Exercise requirements:
Set down exactly the lines in the records below that run from the line with "imported frame." to the line with "imported = [obj", inclusive, and nothing more.

-------- Record list

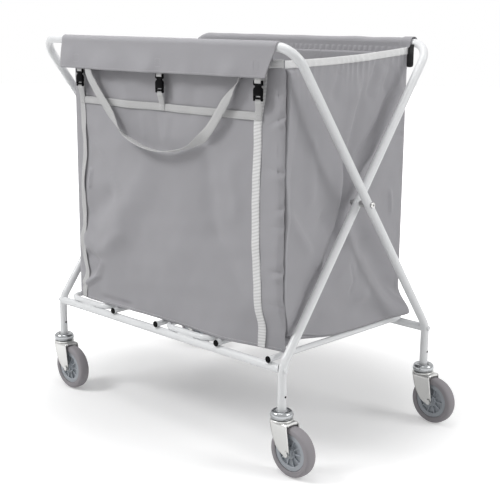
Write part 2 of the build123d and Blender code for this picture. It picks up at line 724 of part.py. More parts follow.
with BuildPart() as tongue:
    # waisted head plate with the web slot
    with BuildSketch(Plane.XZ.offset(-hang_y + buckle_t / 2)):
        with BuildLine():
            half_w = buckle_w / 2
            left = Polyline((-shell_in_w / 2, buckle_z + side_gap / 2), (shell_in_w / 2, buckle_z + side_gap / 2))
            ThreePointArc(left @ 1, (half_w * 0.78, buckle_z + tongue_h * 0.4), (half_w, tongue_top_z - 7))
            Polyline((half_w, tongue_top_z - 7), (half_w, tongue_top_z - 1.5), (half_w - 2, tongue_top_z))
            Line((half_w - 2, tongue_top_z), (2 - half_w, tongue_top_z))
            Polyline((2 - half_w, tongue_top_z), (-half_w, tongue_top_z - 1.5), (-half_w, tongue_top_z - 7))
            ThreePointArc((-half_w, tongue_top_z - 7), (-half_w * 0.78, buckle_z + tongue_h * 0.4), left @ 0)
        make_face()
    extrude(amount=-buckle_t)
    # two sprung prongs with shoulders, and a guide between them
    with BuildSketch(Plane.XZ.offset(-hang_y + prong_t / 2)):
        with Locations((-prong_x, buckle_z - prong_l / 2 + 1), (prong_x, buckle_z - prong_l / 2 + 1)):
            Rectangle(prong_w * 0.6, prong_l)
        with Locations((-prong_x, buckle_z - prong_l * 0.6), (prong_x, buckle_z - prong_l * 0.6)):
            RectangleRounded(prong_w, prong_l * 0.46, 1.0)
        with Locations((0, buckle_z - prong_l * 0.42 + 1)):
            Rectangle(prong_w, prong_l * 0.84)
    extrude(amount=-prong_t)
    with BuildSketch(Plane.XY.offset(tongue_top_z)):
        with Locations((0, hang_y)):
            Rectangle(slot_w, slot_t)
    extrude(amount=-9.0, mode=Mode.SUBTRACT)
    with BuildSketch(Plane.XZ.offset(-hang_y + buckle_t)):
        with Locations((0, tongue_top_z - 7.0)):
            RectangleRounded(slot_w - 2, 4.0, 1.5)
    extrude(amount=-2 * buckle_t, mode=Mode.SUBTRACT)

# the strap leaves the tongue's slot and steps forward to the flap it is sewn to
with BuildPart() as tongue_strap:
    with BuildSketch(Plane.YZ.offset(-web_w / 2)):
        with BuildLine():
            Polyline(
                (hang_y, tongue_top_z - 8.4),
                (hang_y, tongue_top_z + 0.5),
                (sewn_y, tongue_top_z + strap_step),
                (sewn_y, strap_top_z),
            )
        trace(line_width=web_t)
    extrude(amount=web_w)

for x, name in zip(buckle_x, ("left", "middle", "right")):
    save_moved(tongue.part, f"buckle_tongue_{name}", Location((x, 0, 0)))
    save_moved(tongue_strap.part, f"tongue_strap_{name}", Location((x, 0, 0)))

# drooping carrying handle, sewn under the flap at both ends
with BuildPart() as handle:
    with BuildSketch(Plane.XZ.offset(-sewn_y + web_t / 2)):
        with BuildLine():
            span = handle_x[1] - handle_x[0]
            drop = strap_top_z - 30 - handle_low_z
            down_left = Line((handle_x[0], strap_top_z - 4), (handle_x[0], strap_top_z - 30))
            low = (handle_x[0] + span * 0.48, handle_low_z)
            Spline(
                down_left @ 1,
                (handle_x[0] + span * 0.22, handle_low_z + drop * 0.28),
                low,
                (handle_x[0] + span * 0.80, handle_low_z + drop * 0.28),
                (handle_x[1], strap_top_z - 30),
                tangents=[(0.25, -1), (0.1, 1)],
            )
            Line((handle_x[1], strap_top_z - 30), (handle_x[1], strap_top_z - 4))
        trace(line_width=web_w)
    extrude(amount=-web_t)
save(handle.part, "carry_handle")


# black hook-and-loop strap at the rear bar's right end: a ring round the bar and a rounded tail
ring_in = tube_r + hook_gap
tail_y = bag_rear_y + cloth_t + cloth_gap + hook_t / 2
with BuildPart() as hook_strap:
    with BuildSketch(Plane.YZ.offset(hook_x - web_w / 2)):
        with Locations((top_y, top_z)):
            Circle(ring_in + hook_t)
        with Locations((tail_y, (top_z + hook_low_z) / 2)):
            Rectangle(hook_t, top_z - hook_low_z)
        with Locations((top_y, top_z)):
            Circle(ring_in, mode=Mode.SUBTRACT)
    extrude(amount=web_w)
    fillet(hook_strap.edges().filter_by(Axis.Y).group_by(Axis.Z)[0], web_w * 0.3)
save(hook_strap.part, "hook_strap_rear")
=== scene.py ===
"""Folding linen trolley: bag, webbing, moulded and pressed parts, finishes and studio around the
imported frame.

The bag, its flap and sleeve, the webbing, the handle, the buckles, the swivel cups, the forks and
the stitching are surfaces worked out as whole arrays. The tubes, racks, tyres and rims keep their
solids and get their finishes.
"""

import math

import bpy
import numpy as np
from bpy.props import FloatProperty, FloatVectorProperty, PointerProperty
from mathutils import Matrix, Vector


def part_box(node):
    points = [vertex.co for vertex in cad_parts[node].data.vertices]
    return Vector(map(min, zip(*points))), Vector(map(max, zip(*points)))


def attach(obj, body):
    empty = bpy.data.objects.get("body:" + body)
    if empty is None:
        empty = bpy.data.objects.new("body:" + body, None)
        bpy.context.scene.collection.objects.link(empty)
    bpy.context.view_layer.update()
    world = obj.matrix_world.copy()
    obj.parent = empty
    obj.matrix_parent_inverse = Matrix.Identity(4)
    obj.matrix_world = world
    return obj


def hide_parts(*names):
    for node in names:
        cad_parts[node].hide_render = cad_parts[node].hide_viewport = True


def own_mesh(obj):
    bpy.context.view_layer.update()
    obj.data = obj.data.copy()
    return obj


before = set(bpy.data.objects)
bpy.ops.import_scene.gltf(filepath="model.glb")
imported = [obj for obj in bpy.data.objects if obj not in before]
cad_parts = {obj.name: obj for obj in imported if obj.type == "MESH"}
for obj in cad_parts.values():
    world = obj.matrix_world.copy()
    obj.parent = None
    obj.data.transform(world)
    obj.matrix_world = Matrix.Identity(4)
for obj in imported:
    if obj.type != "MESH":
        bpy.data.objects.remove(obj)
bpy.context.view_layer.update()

bl_info = {
    "name": "Folding linen trolley",
    "version": (1, 0, 0),
    "blender": (4, 5, 0),
    "location": "3D View > Sidebar > Trolley",
    "description": "Builds the fabric bag, straps, finishes and studio of a folding linen trolley",
    "category": "Object",
}

MM = 0.001
FRONT, REAR, RIGHT, UP = (0, -1, 0), (0, 1, 0), (1, 0, 0), (0, 0, 1)


def span(node):
    """Lowest and highest corner of a CAD node in millimetres."""
    lo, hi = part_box(node)
    return np.array(lo) / MM, np.array(hi) / MM


def middle(node):
    """Middle of a CAD node's box in millimetres."""
    lo, hi = span(node)
    return (lo + hi) / 2


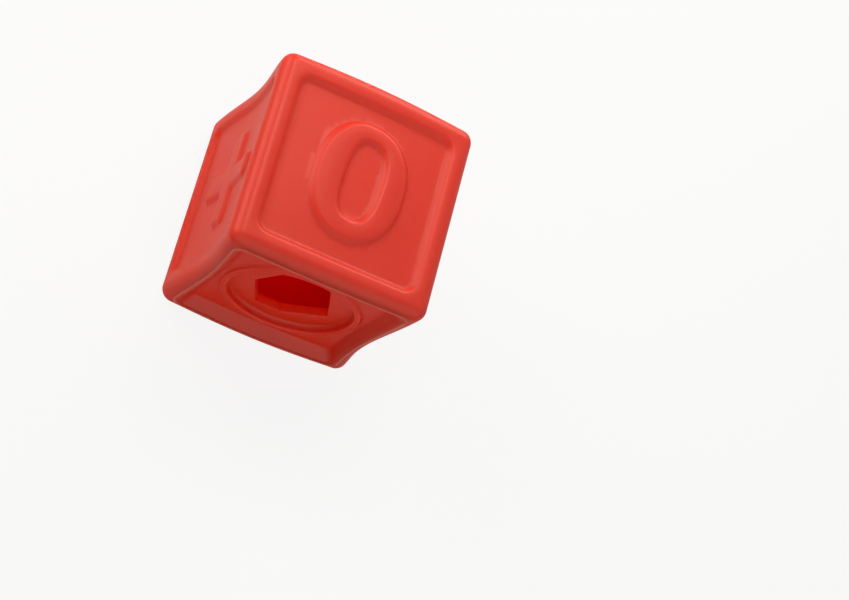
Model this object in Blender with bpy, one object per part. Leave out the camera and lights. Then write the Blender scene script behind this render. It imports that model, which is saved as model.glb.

----------------

Response to this task:
imported frame.

The bag, its flap and sleeve, the webbing, the handle, the buckles, the swivel cups, the forks and
the stitching are surfaces worked out as whole arrays. The tubes, racks, tyres and rims keep their
solids and get their finishes.
"""

import math

import bpy
import numpy as np
from bpy.props import FloatProperty, FloatVectorProperty, PointerProperty
from mathutils import Matrix, Vector


def part_box(node):
    points = [vertex.co for vertex in cad_parts[node].data.vertices]
    return Vector(map(min, zip(*points))), Vector(map(max, zip(*points)))


def attach(obj, body):
    empty = bpy.data.objects.get("body:" + body)
    if empty is None:
        empty = bpy.data.objects.new("body:" + body, None)
        bpy.context.scene.collection.objects.link(empty)
    bpy.context.view_layer.update()
    world = obj.matrix_world.copy()
    obj.parent = empty
    obj.matrix_parent_inverse = Matrix.Identity(4)
    obj.matrix_world = world
    return obj


def hide_parts(*names):
    for node in names:
        cad_parts[node].hide_render = cad_parts[node].hide_viewport = True


def own_mesh(obj):
    bpy.context.view_layer.update()
    obj.data = obj.data.copy()
    return obj


before = set(bpy.data.objects)
bpy.ops.import_scene.gltf(filepath="model.glb")
imported = [obj for obj in bpy.data.objects if obj not in before]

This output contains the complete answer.